To best distill my life to a sitcom, then figure out its most suiting theme, I guess you’d have to figure out what elements of my life to approach. It definitely couldn’t be an office comedy; I work from home and never even see any of my clients. The Boyfriend and I don’t get into nearly enough wacky hijinks for it to be some romantic comedy. Besides, those are insufferable. Most of my social interactions – and almost all of my comedic moments in general – happen online.
So perhaps that would be the setup. A sort of social media Herman’s Head, where all my various avatars vie for attention and relevance, without overstepping their bounds. The bloviating blogger, over-serious, over-analytical, sometimes painfully forthright. The enthusiastic virtual world resident, forever creating stories within stories, eager to help spread the strange. The irascible hermit who, on reading most of the news, wants to unleash a torrent of swears and/or go back to bed until three years from now. The independent contractor, faceless and neutral, who has to keep everybody else quiet until the job is done. The chirpy, oxytocin-doused cuteness glutton who’d shiv you to get another cute cat video. The generic public face who has to moderate it all and decide who should be seen how much and in what context.
Forget the tired cliche of “having the boss over for dinner.” I worry about sitcom-worthy travesties like “sending the boss, not The Boyfriend, a link to something from The Weird Part Of YouTube.” Or perhaps undermining my veneer of rational rectitude by squeeing over otters. Or defusing any illusion of affable competence by sharing a link to one of these prolix disquisitions on my identity and purpose.
And then there’s Facebook, where realworld acquaintances are rubbing electronic elbows with virtual world friends, theater freaks, gamers, former teachers, relatives, and audiophiles once removed.

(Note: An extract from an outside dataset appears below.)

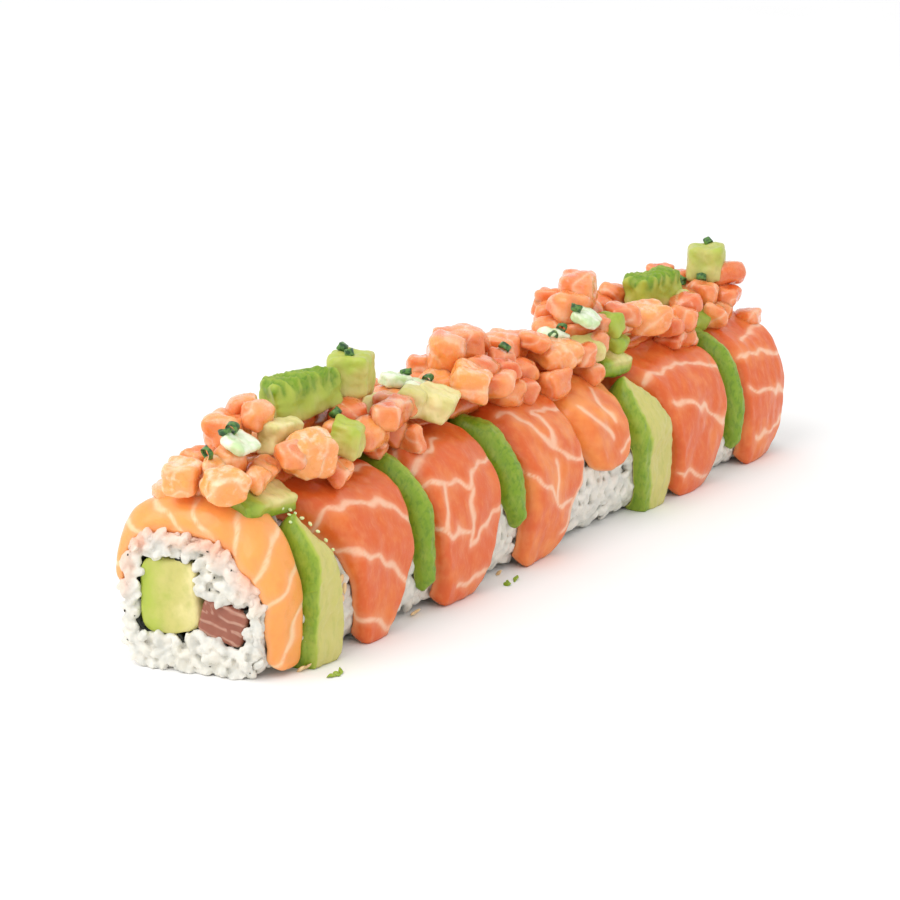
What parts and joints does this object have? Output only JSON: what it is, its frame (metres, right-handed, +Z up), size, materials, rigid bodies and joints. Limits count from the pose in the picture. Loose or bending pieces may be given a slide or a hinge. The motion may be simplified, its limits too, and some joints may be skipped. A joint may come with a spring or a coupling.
{
  "type": "uramaki roll",
  "caption": "Long inside-out sushi roll, cut across but kept together, draped with salmon and avocado slices and topped with a heap of dice.",
  "frame": {"origin": "middle of the roll's footprint, on the plane it stands on", "axes": "+X along the roll away from the nearer cut face, +Y to the left as seen from that face, +Z up"},
  "size_m": [0.2565, 0.0466, 0.0621],
  "materials": {
    "rice": "moist cooked rice, semi-matt white grains",
    "nori": "damp pressed seaweed, near black",
    "avocado": "ripe avocado, green rim fading to pale yellow, satin",
    "tuna": "raw tuna, dusky pink-brown, moist",
    "salmon": "raw salmon, orange with pale fat lines, moist",
    "diced_topping": "small dice of salmon and avocado with chive rings, moist"
  },
  "bodies": {
    "root": {"rice_1": "rice", "rice_2": "rice", "rice_3": "rice", "rice_4": "rice", "rice_5": "rice", "rice_6": "rice", "rice_7": "rice", "nori_1": "nori", "nori_2": "nori", "nori_3": "nori", "nori_4": "nori", "nori_5": "nori", "nori_6": "nori", "nori_7": "nori", "avocado_core_1": "avocado", "avocado_core_2": "avocado", "avocado_core_3": "avocado", "avocado_core_4": "avocado", "avocado_core_5": "avocado", "avocado_core_6": "avocado", "avocado_core_7": "avocado", "tuna_core_1": "tuna", "tuna_core_2": "tuna", "tuna_core_3": "tuna", "tuna_core_4": "tuna", "tuna_core_5": "tuna", "tuna_core_6": "tuna", "tuna_core_7": "tuna", "salmon_slice_1": "salmon", "salmon_slice_2": "salmon", "salmon_slice_3": "salmon", "salmon_slice_4": "salmon", "salmon_slice_5": "salmon", "salmon_slice_6": "salmon", "salmon_slice_7": "salmon", "avocado_slice_1": "avocado", "avocado_slice_2": "avocado", "avocado_slice_3": "avocado", "avocado_slice_4": "avocado", "avocado_slice_5": "avocado", "avocado_shoulder_1": "avocado", "avocado_shoulder_2": "avocado", "topping_bed": "diced_topping", "salmon_dice_1": "salmon", "salmon_dice_2": "salmon", "salmon_dice_3": "salmon", "salmon_dice_4": "salmon", "salmon_dice_5": "salmon", "salmon_dice_6": "salmon", "salmon_dice_7": "salmon", "salmon_dice_8": "salmon", "salmon_dice_9": "salmon", "salmon_dice_10": "salmon", "avocado_chunk_1": "avocado", "avocado_chunk_2": "avocado", "avocado_chunk_3": "avocado", "avocado_chunk_4": "avocado", "avocado_chunk_5": "avocado", "avocado_chunk_6": "avocado", "avocado_chunk_7": "avocado"}
  },
  "joints": []
}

Fortunately, all my friends are… well, y’know, decent. They’re not going to start stupid arguments with anyone, and if they don’t have something productive to say, they don’t tend to say anything. Still, it’s a place where the walls between worlds go thin. The friend-of-a-friend who composes glitch music is just a click away from talking to your uncle, who could talk to your weirdo theater friend, who could talk to your dad’s former coworker, who could talk with the webmaster for that one influential website, who could chat with the Lovecraftian bouncer, who could talk with the dude who grew up down the street from you, who could talk to your mom. All these people are totally valid, and all my relationships with them are honest and valid, and all the varying ways I may present myself to each of them (swayed by those strange forces of habit and politeness and mutual interest and unconscious emulation) are also honest and valid. But the idea of trying to explain everyone to everyone else becomes staggering! And, ultimately, I don’t even have that many friends!

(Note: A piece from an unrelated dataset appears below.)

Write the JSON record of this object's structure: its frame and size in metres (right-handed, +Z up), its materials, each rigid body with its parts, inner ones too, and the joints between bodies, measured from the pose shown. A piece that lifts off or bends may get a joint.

Obviously, it isn’t as if any of these people in any of these constructed categories would be shocked or scandalized that I had all these various facets. It isn’t disingenuous to display only the most relevant and useful facets of your personality; the failure to tailor your behavior to the social situation is usually more awkward and harmful. Still, if exaggerated enough, that’s the only source of sitcom-level wackiness I can come up with from my life.
Now the question is: what song could be a decent sitcom-style intro to all that?

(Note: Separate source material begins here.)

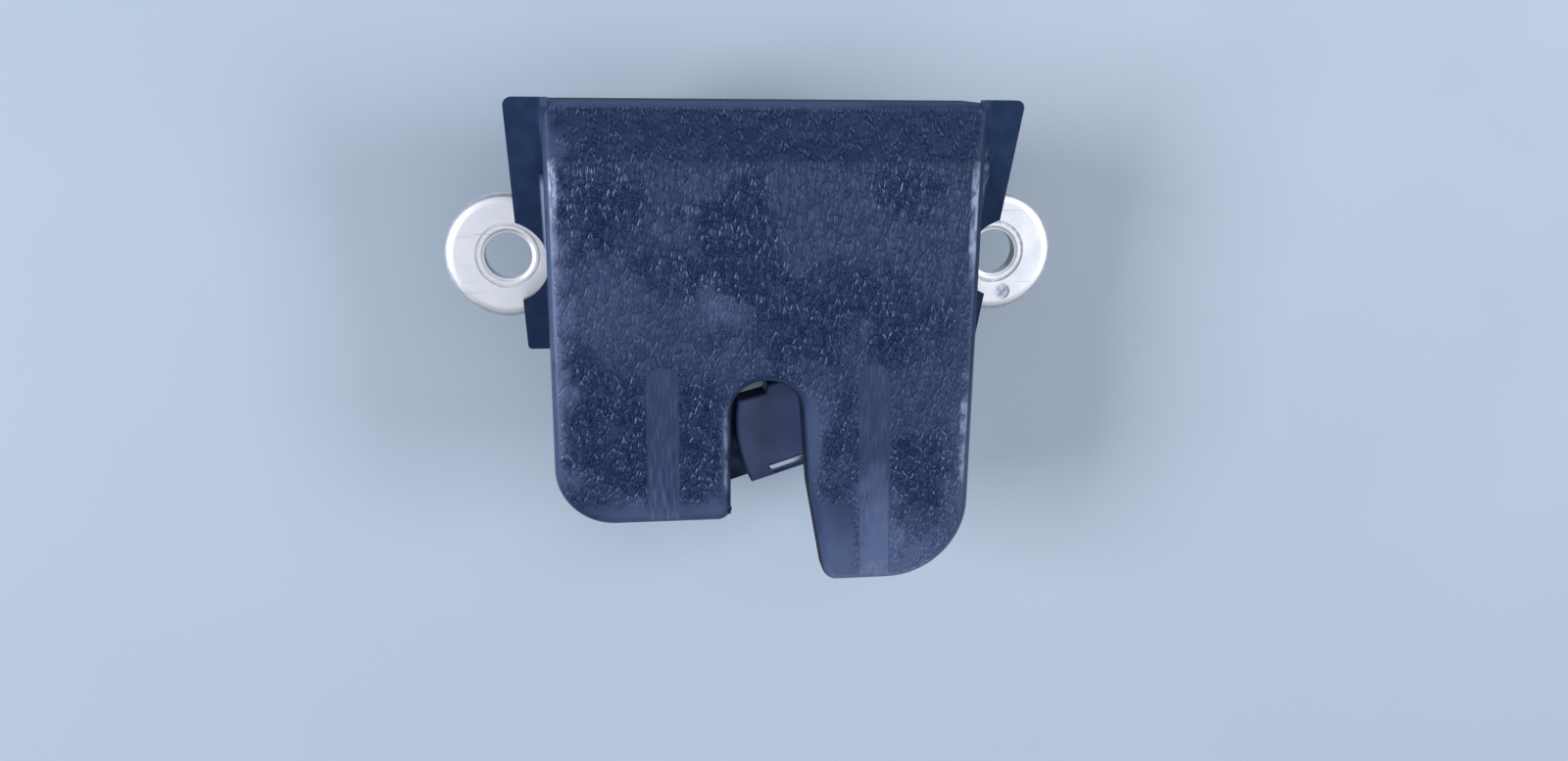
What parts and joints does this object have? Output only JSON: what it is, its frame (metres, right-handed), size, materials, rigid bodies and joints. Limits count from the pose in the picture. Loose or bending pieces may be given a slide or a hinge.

It would have to be something that wasn’t too alienating for any one of those facets of my personality (except, y’know, the professional ones that don’t get to have any personality.) And also not too alienating to any one of those nebulous social groups. Something accessible to all ages, not insulting or polarizing, but not meaningless or tepid either. Something that, all around, could “sound like me.”
There are two bands I can think of that probably everyone – from my weirdest weirdo friends to my farthest-flung internet friends to my relatives – could recognize as being Things I Like. First and possibly foremost: The Beatles.
Given all the Fun With Self-Expression, perhaps The Beatles’ “I Am The Walrus” could suit the situation. I am he as you are he as you are me and we are all together, indeed! And, emblematic of my life, it’s mostly a cacophonous heap of semi-poetic imagery that, try as one might to analyze it and find deeper subtext, is ultimately meaningless — but hopefully at least a little bit enjoyable.
Though that’s a bit of a reach, for a good few reasons. My life really isn’t that psychedelic, for one. Plus, there’s this inalienable Britishness about The Beatles that makes it an unfitting soundtrack to American suburban nerd-life. Even – perhaps especially – in this song. Sitting in an English garden is unlikely to be a thing I ever do. Plus there’s “fishwife” and “knickers” and “custard” and other distinctly Albion-flavored imagery. This is America, dammit! We don’t have fishwives, knickers, and custard; we have bitches, boxers, and Imitation Cream Filling.
And, well, The Beatles are The Freaking Beatles. I am not awesome enough to deserve The Beatles as a soundtrack. Or Ringo’s All-Starr Band. Hell, I wouldn’t even merit Wings.
And so, as often I do when I find myself in an existential quandary full of loneliness and self doubt and wracked with the pain and isolation of my pitiful, meaningless existence, I turn to “Weird Al” Yankovic.
Fortunately for us all, he does indeed have a song that’s hyper enough for a sitcom, short enough for a sitcom, and – best of all – doesn’t have any pesky lyrics whatsoever! No lyrics to be factual or inapplicable, no lyrics to be tied to a place or a language, just fast, goofy sounds.
True, that it’s more of my theme on a good day – or, at least, on a caffeinated day. True, that it’s still probably more weird than I warrant. But if my life were to be a sitcom, it would already be focusing on all my best, funniest, weirdest times, intersecting with all my favorite, better, funnier oddballs, here in this supremely bizarro realm of The Internet.
And so, a thousand words to justify a song that doesn’t have any. (Well, except a big pile of “HEY!” at the end.)
My ideal theme? Weird Al Yankovic’s “Fun Zone.”